Repeat the whole listing below, word for word.

■ ■ ■

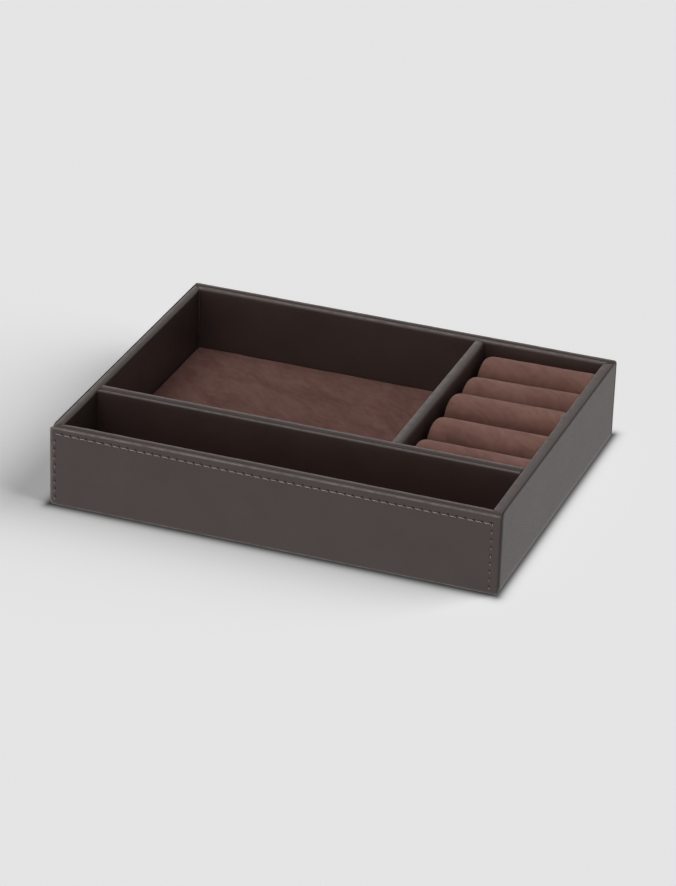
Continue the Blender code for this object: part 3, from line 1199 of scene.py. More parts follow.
@dataclass
class FoldedCover:
    """A sheet over a flat board: rounded corners, rounded folds and a turned-in back.

    sides holds for the two edges that lie along the board, and ends, where given, for its first
    and its last end. Past the face the grid's lines are counted in stages: 0 to 1 is flat, 1 to 2
    the fold, 2 to 3 the side, 3 to 4 the turn at the back, and 5 the turned-in edge. The polish
    from wear and the painted highlight along the folds are strongest at glow_stage.
    """

    node: str
    facing: Facing
    sides: CoverEdge
    sheet: float
    ends: tuple[CoverEdge, CoverEdge] | None = None
    rear: float = 0.5 * MM
    step: float = 3.0 * MM
    fine_along: Spacing | None = None
    fine_across: Spacing | None = None
    relief: Relief | None = None
    fold_steps: int = 6
    turn_steps: int = 3
    glow: float = 1.0
    glow_stage: float = 1.5
    glow_width: float = 0.5
    seam_shade_stages: tuple[float, float] = (1.2, 1.7)
    turned_in: float = 1.0 * MM
    least_side: float = 0.05 * MM

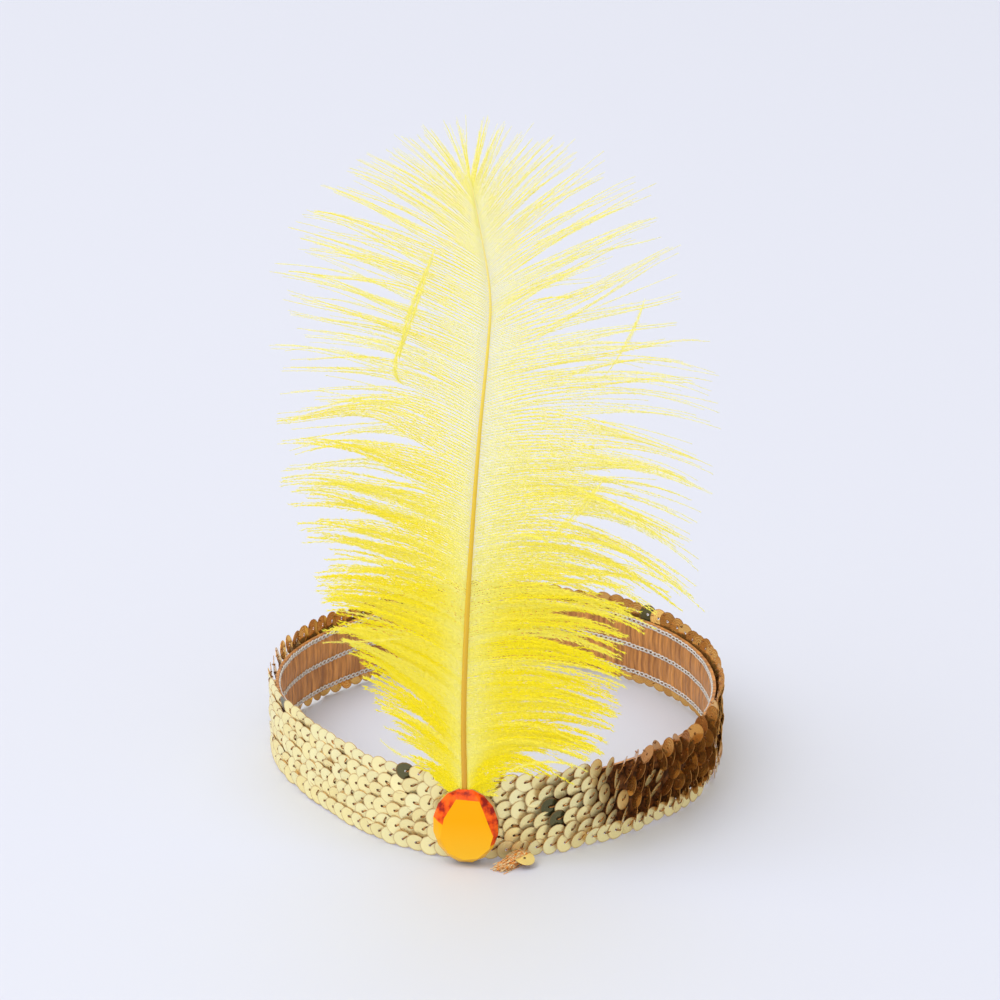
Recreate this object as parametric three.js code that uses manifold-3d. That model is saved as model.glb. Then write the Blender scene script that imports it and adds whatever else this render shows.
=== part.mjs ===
// Flapper feather headband: an elastic ring covered by three strings of flat gold sequins,
// with an oval amber stone at the front and an ostrich plume standing up behind the stone.
// Millimetres, +Z up, floor at z = 0, the stone and the plume face -Y.

import * as THREE from 'three';
import { ConvexGeometry } from 'three/addons/geometries/ConvexGeometry.js';
import { mergeVertices } from 'three/addons/utils/BufferGeometryUtils.js';
import Module from 'manifold-3d';

const wasm = await Module();
wasm.setup();

// Plan of the ring: the outside of the sequins is nearly a circle, pushed a little out of
// round by soft lobes. order is the number of lobes round the ring, out is how far each
// stands out and at is the angle of one lobe, counted from +X towards +Y.
const RING_RADIUS = 72.0;
const RING_LOBES = [
  { order: 1, out: 0.65, at: 163 },
  { order: 2, out: 0.45, at: -59 },
  { order: 3, out: 1.15, at: 38 },
  { order: 4, out: 1.35, at: 0 },
  { order: 5, out: 0.65, at: -32 },
];

// Elastic: a satin tape woven with elastic, standing on edge inside the sequins.
const ELASTIC_THICKNESS = 1.1;
const ELASTIC_HEIGHT = 20.5;
const ELASTIC_RAISE = 4.3;
const ELASTIC_STEPS = 72;
const ELASTIC_STEP_TURN = 2.5;

// Sequins: each row is a string of overlapping discs sewn on in a zigzag. A disc lies over
// its left neighbour, so its left edge stands out and its right edge is tucked under.
const SEQUIN_DIAMETER = 6.2;
const SEQUIN_LAYER = 2.0;
const SEQUIN_TUCK = 0.8;
const SEQUIN_SCALLOP = 1.3;
const SEQUINS_ROUND = 98;
const ROW_PITCH = 9.2;
const PIECE_GAP = 0.3;

// low_rim and high_rim are 1 where a row's edge is also an edge of the band, and shift is how
// far along its string starts, as a share of one sequin.
const SEQUIN_ROWS = [
  { name: 'sequin_row_lower', rows_below: 0, low_rim: 1, high_rim: 0, shift: 0.0 },
  { name: 'sequin_row_middle', rows_below: 1, low_rim: 0, high_rim: 0, shift: 0.4 },
  { name: 'sequin_row_upper', rows_below: 2, low_rim: 0, high_rim: 1, shift: 0.75 },
];
const ROW_ZIGZAG = ROW_PITCH / 4;
const ROW_HALF = (ROW_PITCH - PIECE_GAP) / 2;
const EDGE_OVERHANG = SEQUIN_DIAMETER / 2 + ROW_ZIGZAG - ROW_HALF;

// Three sections carry each disc: stand is how far it stands out of the tuck, high and low
// how much of the scallop it fills at its upper and lower edge.
const DISC_SECTIONS = [
  { along: 0.0, stand: 1.0, high: 0.8, low: 1.0 },
  { along: 0.34, stand: 0.6, high: 1.0, low: 1.0 },
  { along: 0.74, stand: 0.15, high: 0.0, low: 0.05 },
];

// Stone: an oval flatback. Its sides go straight out from the back to the girdle, and crown
// facets lean in from there, past a shoulder, to a large table a little off the middle.
const STONE_WIDTH = 20.2;
const STONE_HEIGHT = 25.2;
const STONE_RAISE = 0.7;
const STONE_ASIDE = -0.7;
const STONE_BASE = 2.3;
const STONE_CROWN = 2.7;
const STONE_SIDES = 16;
const CHANNEL_PLAY = 0.8;
const STONE_SHOULDER = { sides: 8, size: 0.92, out: 0.52 };

// Corners of the table, as shares of half the stone's width and half its height.
const TABLE_CORNERS = [
  { across: -0.25, up: 0.8 },
  { across: 0.45, up: 0.78 },
  { across: 0.86, up: -0.14 },
  { across: 0.75, up: -0.48 },
  { across: 0.4, up: -0.76 },
  { across: -0.05, up: -0.82 },
  { across: -0.5, up: -0.66 },
  { across: -0.74, up: -0.26 },
  { across: -0.62, up: 0.27 },
];

// Plume: a tapered quill with a vane of locks on each side.
const SHAFT_FOOT = 26.0;
const SHAFT_TOP = 218.0;
const QUILL_THICKNESS = 1.6;
const VANE_REACH = 70.0;
const LOCK_THICKNESS = 2.4;
const VANE_CUP = 9.0;
const SHAFT_CLEARANCE = 0.35;

// The shaft leans to the right on its way up and its tip hooks back to the left.
// up is a share of the shaft from its foot to its top, lean is in millimetres.
const SHAFT_LINE = [
  { up: -0.105, lean: -0.9, width: 2.0 },
  { up: 0.0, lean: -1.1, width: 2.0 },
  { up: 0.12, lean: -1.3, width: 1.9 },
  { up: 0.28, lean: -0.3, width: 1.8 },
  { up: 0.44, lean: 1.5, width: 1.6 },
  { up: 0.6, lean: 3.7, width: 1.5 },
  { up: 0.76, lean: 6.6, width: 1.3 },
  { up: 0.8, lean: 7.1, width: 1.2 },
  { up: 0.84, lean: 6.5, width: 1.2 },
  { up: 0.92, lean: 4.0, width: 1.1 },
  { up: 1.0, lean: 1.2, width: 1.0 },
];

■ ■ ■

## Expected answer
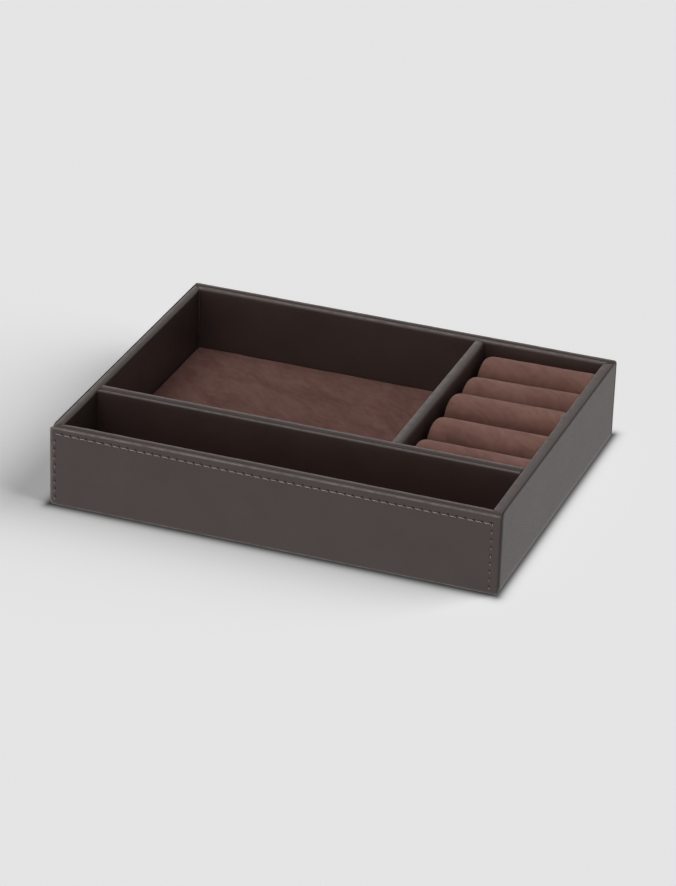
Continue the Blender code for this object: part 3, from line 1199 of scene.py. More parts follow.
@dataclass
class FoldedCover:
    """A sheet over a flat board: rounded corners, rounded folds and a turned-in back.

    sides holds for the two edges that lie along the board, and ends, where given, for its first
    and its last end. Past the face the grid's lines are counted in stages: 0 to 1 is flat, 1 to 2
    the fold, 2 to 3 the side, 3 to 4 the turn at the back, and 5 the turned-in edge. The polish
    from wear and the painted highlight along the folds are strongest at glow_stage.
    """

    node: str
    facing: Facing
    sides: CoverEdge
    sheet: float
    ends: tuple[CoverEdge, CoverEdge] | None = None
    rear: float = 0.5 * MM
    step: float = 3.0 * MM
    fine_along: Spacing | None = None
    fine_across: Spacing | None = None
    relief: Relief | None = None
    fold_steps: int = 6
    turn_steps: int = 3
    glow: float = 1.0
    glow_stage: float = 1.5
    glow_width: float = 0.5
    seam_shade_stages: tuple[float, float] = (1.2, 1.7)
    turned_in: float = 1.0 * MM
    least_side: float = 0.05 * MM

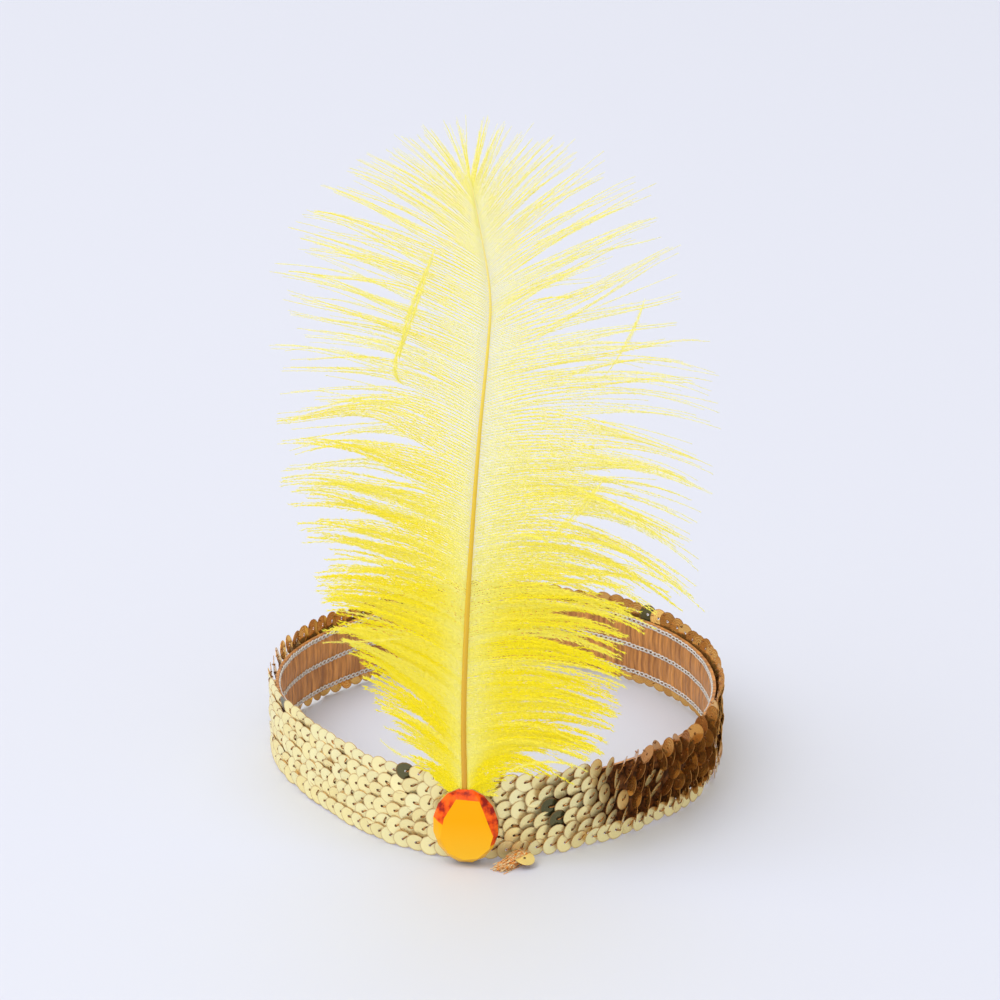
Recreate this object as parametric three.js code that uses manifold-3d. That model is saved as model.glb. Then write the Blender scene script that imports it and adds whatever else this render shows.
=== part.mjs ===
// Flapper feather headband: an elastic ring covered by three strings of flat gold sequins,
// with an oval amber stone at the front and an ostrich plume standing up behind the stone.
// Millimetres, +Z up, floor at z = 0, the stone and the plume face -Y.

import * as THREE from 'three';
import { ConvexGeometry } from 'three/addons/geometries/ConvexGeometry.js';
import { mergeVertices } from 'three/addons/utils/BufferGeometryUtils.js';
import Module from 'manifold-3d';

const wasm = await Module();
wasm.setup();

// Plan of the ring: the outside of the sequins is nearly a circle, pushed a little out of
// round by soft lobes. order is the number of lobes round the ring, out is how far each
// stands out and at is the angle of one lobe, counted from +X towards +Y.
const RING_RADIUS = 72.0;
const RING_LOBES = [
  { order: 1, out: 0.65, at: 163 },
  { order: 2, out: 0.45, at: -59 },
  { order: 3, out: 1.15, at: 38 },
  { order: 4, out: 1.35, at: 0 },
  { order: 5, out: 0.65, at: -32 },
];

// Elastic: a satin tape woven with elastic, standing on edge inside the sequins.
const ELASTIC_THICKNESS = 1.1;
const ELASTIC_HEIGHT = 20.5;
const ELASTIC_RAISE = 4.3;
const ELASTIC_STEPS = 72;
const ELASTIC_STEP_TURN = 2.5;

// Sequins: each row is a string of overlapping discs sewn on in a zigzag. A disc lies over
// its left neighbour, so its left edge stands out and its right edge is tucked under.
const SEQUIN_DIAMETER = 6.2;
const SEQUIN_LAYER = 2.0;
const SEQUIN_TUCK = 0.8;
const SEQUIN_SCALLOP = 1.3;
const SEQUINS_ROUND = 98;
const ROW_PITCH = 9.2;
const PIECE_GAP = 0.3;

// low_rim and high_rim are 1 where a row's edge is also an edge of the band, and shift is how
// far along its string starts, as a share of one sequin.
const SEQUIN_ROWS = [
  { name: 'sequin_row_lower', rows_below: 0, low_rim: 1, high_rim: 0, shift: 0.0 },
  { name: 'sequin_row_middle', rows_below: 1, low_rim: 0, high_rim: 0, shift: 0.4 },
  { name: 'sequin_row_upper', rows_below: 2, low_rim: 0, high_rim: 1, shift: 0.75 },
];
const ROW_ZIGZAG = ROW_PITCH / 4;
const ROW_HALF = (ROW_PITCH - PIECE_GAP) / 2;
const EDGE_OVERHANG = SEQUIN_DIAMETER / 2 + ROW_ZIGZAG - ROW_HALF;

// Three sections carry each disc: stand is how far it stands out of the tuck, high and low
// how much of the scallop it fills at its upper and lower edge.
const DISC_SECTIONS = [
  { along: 0.0, stand: 1.0, high: 0.8, low: 1.0 },
  { along: 0.34, stand: 0.6, high: 1.0, low: 1.0 },
  { along: 0.74, stand: 0.15, high: 0.0, low: 0.05 },
];

// Stone: an oval flatback. Its sides go straight out from the back to the girdle, and crown
// facets lean in from there, past a shoulder, to a large table a little off the middle.
const STONE_WIDTH = 20.2;
const STONE_HEIGHT = 25.2;
const STONE_RAISE = 0.7;
const STONE_ASIDE = -0.7;
const STONE_BASE = 2.3;
const STONE_CROWN = 2.7;
const STONE_SIDES = 16;
const CHANNEL_PLAY = 0.8;
const STONE_SHOULDER = { sides: 8, size: 0.92, out: 0.52 };

// Corners of the table, as shares of half the stone's width and half its height.
const TABLE_CORNERS = [
  { across: -0.25, up: 0.8 },
  { across: 0.45, up: 0.78 },
  { across: 0.86, up: -0.14 },
  { across: 0.75, up: -0.48 },
  { across: 0.4, up: -0.76 },
  { across: -0.05, up: -0.82 },
  { across: -0.5, up: -0.66 },
  { across: -0.74, up: -0.26 },
  { across: -0.62, up: 0.27 },
];

// Plume: a tapered quill with a vane of locks on each side.
const SHAFT_FOOT = 26.0;
const SHAFT_TOP = 218.0;
const QUILL_THICKNESS = 1.6;
const VANE_REACH = 70.0;
const LOCK_THICKNESS = 2.4;
const VANE_CUP = 9.0;
const SHAFT_CLEARANCE = 0.35;

// The shaft leans to the right on its way up and its tip hooks back to the left.
// up is a share of the shaft from its foot to its top, lean is in millimetres.
const SHAFT_LINE = [
  { up: -0.105, lean: -0.9, width: 2.0 },
  { up: 0.0, lean: -1.1, width: 2.0 },
  { up: 0.12, lean: -1.3, width: 1.9 },
  { up: 0.28, lean: -0.3, width: 1.8 },
  { up: 0.44, lean: 1.5, width: 1.6 },
  { up: 0.6, lean: 3.7, width: 1.5 },
  { up: 0.76, lean: 6.6, width: 1.3 },
  { up: 0.8, lean: 7.1, width: 1.2 },
  { up: 0.84, lean: 6.5, width: 1.2 },
  { up: 0.92, lean: 4.0, width: 1.1 },
  { up: 1.0, lean: 1.2, width: 1.0 },
];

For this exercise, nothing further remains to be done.